Tip: If you are going to do the latter – big piece of dough rolled and then cut into smaller pieces, when cutting, do not drag the knife across the dough, cut straight down, firmly, quickly, guillotine style. Dragging the knife across the dough will cause the cut edges to twist and seal in a way that might prevent the bakes from puffing up when cooking or burst at the seam as they swell and take in oil.
Tip: If the bakes are merely to work as shells in which to stuff things such as salt fish etc, roll the dough thinly. However, if you want bakes that are a little meaty on the inside with nooks and crannies in which butter would melt and meander, then roll the dough about ¼-inch or just shy of. These bakes can be stuffed too.
Oil and heat
Float bakes require deep-frying; there is no way of getting around it. In order for the bakes to float, there must be enough substance for them to float on. For these type of bakes a karahi or wok-style pan is really perfect. Because of the rounded, kind of pointed bottom you actually use less oil for the deep-frying process. With other flat-bottomed pots and pans, you need to use more oil so that there is enough room for the dough to sink momentarily when added to the hot oil and then rise and float to the top.
Medium heat is good for frying bakes. If you use one of those electric stoves with numbers, I’d say work somewhere between 7 and 8. One of the important things to frying (anything) is to ensure that the oil is properly heated before adding the food to cook. To make the float bakes, add enough oil for deep drying (the amount would vary depending on the size and type of pan/pot being used). When making float bakes I use a 9 ½-inch round karahi and when I add oil, it comes up about 2 ½-inches in the pan.

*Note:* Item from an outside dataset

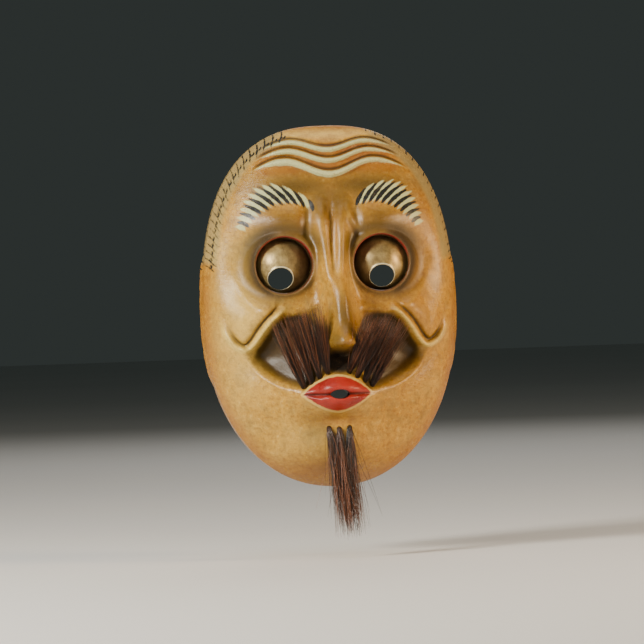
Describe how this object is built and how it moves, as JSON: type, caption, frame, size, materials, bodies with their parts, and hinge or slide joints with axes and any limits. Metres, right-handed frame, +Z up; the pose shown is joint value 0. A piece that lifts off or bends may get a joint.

To determine if the oil is heated enough to cook the bakes, I go around to the side of the stove to look at the surface of the oil in the pan, if the oil is shimmering and there are little round ripples such as you would see when rain falls lightly on water, I know that the oil is ready. You can, of course, use a thermometer and if it registers 325 degrees F it is ready. Or another way is to test the oil by frying a piece of dough before cooking the bakes.
I cannot stress enough that all your hard work will be lost if the raw dough is added to oil that is not adequately heated. The dough would sink, staying too long at the bottom of the oil waiting for the heat to propel it upwards all the while absorbing unnecessary grease. When it eventually gets to the top, there would not be enough heat to cause the dough to swell and cook quickly. Therefore, ensure that the oil is properly heated. Here is what is supposed to happen.
When you lay the rolled piece of the dough into the pan/pot of heated oil, it should sink to the bottom and within 4 – 6 seconds it should start to rise to the surface and swell. If it doesn’t the oil is not hot enough. Do not automatically raise the heat to high as this might result in the bakes browning on the outside and being raw on the inside.
Tip: To aid in the bake puffing up when it reaches the surface, spoon some of the hot oil on top of the bake.
Let the bake cook for a minute or until golden brown, flip and brown/cook the other side. Fry one bake at a time but if you are working with a large pot/pan with a wide breath then you can cook 2 or 3 bakes at a time. There must be enough room in the pan for the bake to sink, rise, and bubble to the surface, swell, and then float around.
With all this talk about bakes I am yearning for a couple, warm, with a cup of cocoa.